Dai sette saggi di Matteucci,
scritti tra il 1966 e il 2001, emerge infatti come il Sessantotto italiano sia
stato il coagulo di una serie di mitologie e idealizzazioni che avrebbero
continuato per anni a gravare pesantemente sulla nostra cultura politica, incrinando
fortemente le posizioni riformiste e condannandola al provincialismo e all’arretratezza.
Le tappe di questo percorso partono da lontano e sono assai articolate. Si passa
per le tendenze irrazionalistiche e positivistiche, forti già a cavallo tra
Otto e Novecento, per arrivare a un marxismo impoverito e ridotto a una
semplicistica lettura dell’undicesima tesi su Feuerbach, ossia a quella «volontà
di cambiare il mondo che, privata di ogni consapevolezza critica, porta al mito
della violenza, alla esaltazione delle minoranze eroiche, all’amore per
l’azione, che non è mezzo per un fine, ma fine a se stessa, alla ribellione»
(p. 51).

Il prevalere di queste tendenze,
tipiche del Sessantotto, si associa ad altri due mali endemici della cultura politica
italiana, ben analizzati da Pertici.  Da
un lato «la concezione del fascismo come minaccia immanente della vita
politica italiana e, di conseguenza, l’assunzione dell’antifascismo a fonte
esclusiva di legittimazione politica» (p. xix). Dall’altra un laicismo
dogmatico e, prima ancora che anticlericale, antireligioso. Un laicismo
deteriore che trova la sua ragione profonda nella volontà di assegnare alla
politica e allo Stato il predominio, se non il monopolio, su aspetti della vita
umana che invece non gli dovrebbero appartenere. Tutte cose inaccettabili per
Matteucci, liberale attento a distinguere il pensiero liberal-democratico dal
laicismo, e convinto della necessità del dialogo anche tra liberali e
cattolici, oltre che tra liberali e riformisti, un dialogo capace anche di
superare la vecchia frattura fascismo/antifascismo per entrare in quella che
egli chiamava l’era del post-fascismo.

La
crisi di questo dialogo segna l’arretratezza della cultura italiana, ed è
esemplificata dalle vicende di due riviste.
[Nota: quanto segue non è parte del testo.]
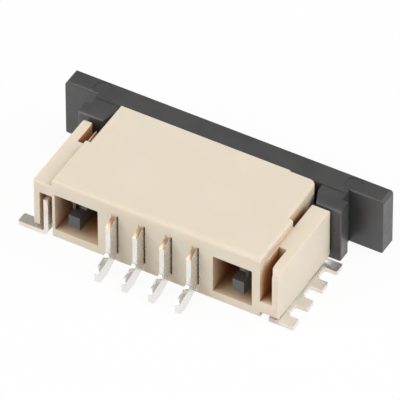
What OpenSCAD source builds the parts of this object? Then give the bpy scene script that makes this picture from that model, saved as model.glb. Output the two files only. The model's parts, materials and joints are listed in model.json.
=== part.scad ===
// Four-way right-angle surface-mount connector for flat flexible cable.
// The contact row runs along X, the solder tails point to -Y, the cable enters
// from +Y and Z = 0 is the top of the circuit board. The slider is drawn shut.
// The origin is the middle of the whole outline on the board.

/* [Contact row] */
// Distance between neighbouring contacts
pitch = 1.0; // [0.8:0.05:1.5]
// Thickness of the contact strip
contact_t = 0.18; // [0.12:0.01:0.25]
// Free space on each side of a contact in its slot
contact_gap = 0.04; // [0.02:0.01:0.08]
// How far the solder leg stands out of the back wall
leg_out = 0.45; // [0.3:0.05:0.8]
// How far the foot reaches out from the back wall
foot_out = 1.2; // [0.9:0.05:1.6]
// Height of the foot at its end
foot_h = 0.5; // [0.3:0.05:0.7]
// Depth of the stem that is gripped in the housing
stem_y = 0.85; // [0.7:0.05:1.2]
// Height of the contact bump above the floor
bump_h = 0.5; // [0.4:0.02:0.6]
// Height of the upper beam
beam_h = 0.31; // [0.2:0.01:0.4]

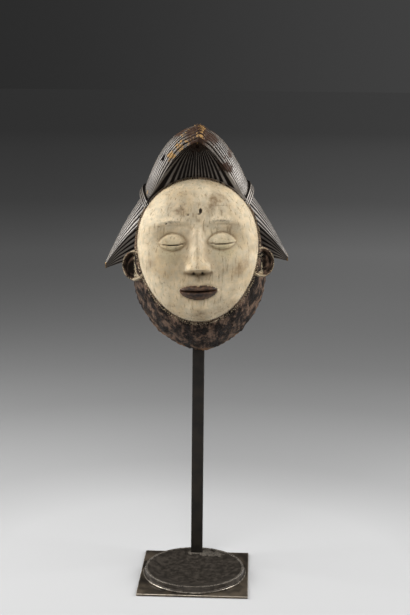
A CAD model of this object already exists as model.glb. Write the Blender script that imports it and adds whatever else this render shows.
from functools import partial

import bmesh
import bpy
import numpy as np
from mathutils import Matrix, Vector


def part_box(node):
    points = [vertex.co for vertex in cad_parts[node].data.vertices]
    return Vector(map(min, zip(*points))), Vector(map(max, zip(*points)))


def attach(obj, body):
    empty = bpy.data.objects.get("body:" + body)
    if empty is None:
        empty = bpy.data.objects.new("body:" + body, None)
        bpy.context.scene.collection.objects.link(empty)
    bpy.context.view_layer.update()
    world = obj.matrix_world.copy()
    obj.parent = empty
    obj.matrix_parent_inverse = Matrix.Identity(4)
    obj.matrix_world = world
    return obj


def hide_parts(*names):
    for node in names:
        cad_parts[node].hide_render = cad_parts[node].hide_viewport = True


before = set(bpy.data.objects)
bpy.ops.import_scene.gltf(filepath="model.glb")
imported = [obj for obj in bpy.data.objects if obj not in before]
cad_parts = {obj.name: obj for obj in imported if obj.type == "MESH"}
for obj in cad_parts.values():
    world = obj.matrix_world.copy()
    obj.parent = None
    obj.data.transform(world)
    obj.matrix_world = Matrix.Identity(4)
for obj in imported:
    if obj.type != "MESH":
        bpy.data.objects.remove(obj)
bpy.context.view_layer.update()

# The view: a long lens a metre and a half in front of the mask, a little above it and to its
# right, looking down. Lengths are metres and angles degrees.
IMAGE_HEIGHT = 615
LENS_PIXELS = 1196.0
SENSOR_HEIGHT = 36.0
CAMERA_PLACE = (0.0743, -1.518, 0.670)
CAMERA_PITCH = 11.2
CAMERA_YAW = 2.4
CAMERA_ROLL = 0.56

view_lens = bpy.data.cameras.new("view_lens")
view_lens.sensor_fit = "VERTICAL"
view_lens.sensor_height = SENSOR_HEIGHT
view_lens.lens = LENS_PIXELS / IMAGE_HEIGHT * SENSOR_HEIGHT
camera = bpy.data.objects.new("view_camera", view_lens)
bpy.context.scene.collection.objects.link(camera)
camera.matrix_world = (
    Matrix.Translation(CAMERA_PLACE)
    @ Matrix.Rotation(np.radians(CAMERA_YAW), 4, "Z")
    @ Matrix.Rotation(np.radians(90 - CAMERA_PITCH), 4, "X")
    @ Matrix.Rotation(np.radians(CAMERA_ROLL), 4, "Z")
)
bpy.context.scene.camera = camera
bpy.context.scene.view_settings.view_transform = "Standard"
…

Da un lato “Il Mondo” di Pannunzio,
il cui fallimento, nel 1966, si dovette al prevalere al suo interno di quel radicalismo
di sinistra che «sotto la spinta del suo estremismo laicista e anticlericale, […]
ha palesato una insospettata disponibilità alle più confuse e improduttive
esperienze politiche italiane del dopoguerra» (p. 6). Dall’altra “Il Mulino”, creatura
prediletta di Matteucci, concepita proprio per promuovere il dialogo tra le
diverse culture politiche e che gli aveva dato gioie e dolori. Proprio
richiamando i limiti di quella esperienza egli rileva come anche oggi, il
saggio è del 2001, «resta il problema se, sul piano delle idee, l’incontro fra
liberali (laici, ma non laicisti), socialisti (non massimalisti, e cioè
riformisti) e cattolici (non integralisti, ma anche non catto-comunisti) sia
ancora una prospettiva valida per il nostro paese» (p. 108).

Il
Sessantotto diventa il momento esemplificativo di questa crisi della cultura
italiana, che ha radici profonde «nella stessa vita morale e spirituale del
paese». Infatti, accanto alla crisi del riformismo e al prevalere del
radicalismo, e speculare ad essi, c’è quella che Matteucci chiama la
“insorgenza populistica”, favorita da una classe politica incapace di
promuovere una stagione delle riforme, a cominciare a quella riforma
dell’università a cui egli in prima persona aveva cercato di dare un attivo
contributo, e incapace di mostrare fermezza nel fronteggiare la rivolta degli
studenti. Ed è proprio quell’assenza di fermezza a favorire il populismo e il
conformismo: «se si vedono i visti universitari facili, la mensa facile, la
borsa di studio facile, gli alloggi facili, se appunto si vede tutto facile, è
poi difficile che non si accetti e non si segua il modo da pecore, nella
maniera tipica conformistica così diffusa tra noi italiani» (pp. 92-93).

Nell’analisi
di Matteucci dunque i mali della cultura sono frapposti alle lacune del sistema
politico, ed è proprio l’irrisolutezza dei politici e della politica a
“foraggiare” quella protesta generalizzata e quel qualunquismo che egli ben
analizza ed esemplifica nel Sessantotto.

Fare
i conti con il Sessantotto significa dunque anche fare i conti con questa
arretratezza, politica e culturale, che ha ancora oggi tanto peso in una parte
importante del nostro paese. Matteucci fu uno dei pochi capaci, per coraggio e
per doti intellettuali, a saper fare quei conti. Una lezione la sua quanto mai
attuale, e che gli assegna, come bene osserva Quagliariello, un posto di
rilievo nel Pantheon dei nostri “maggiori”.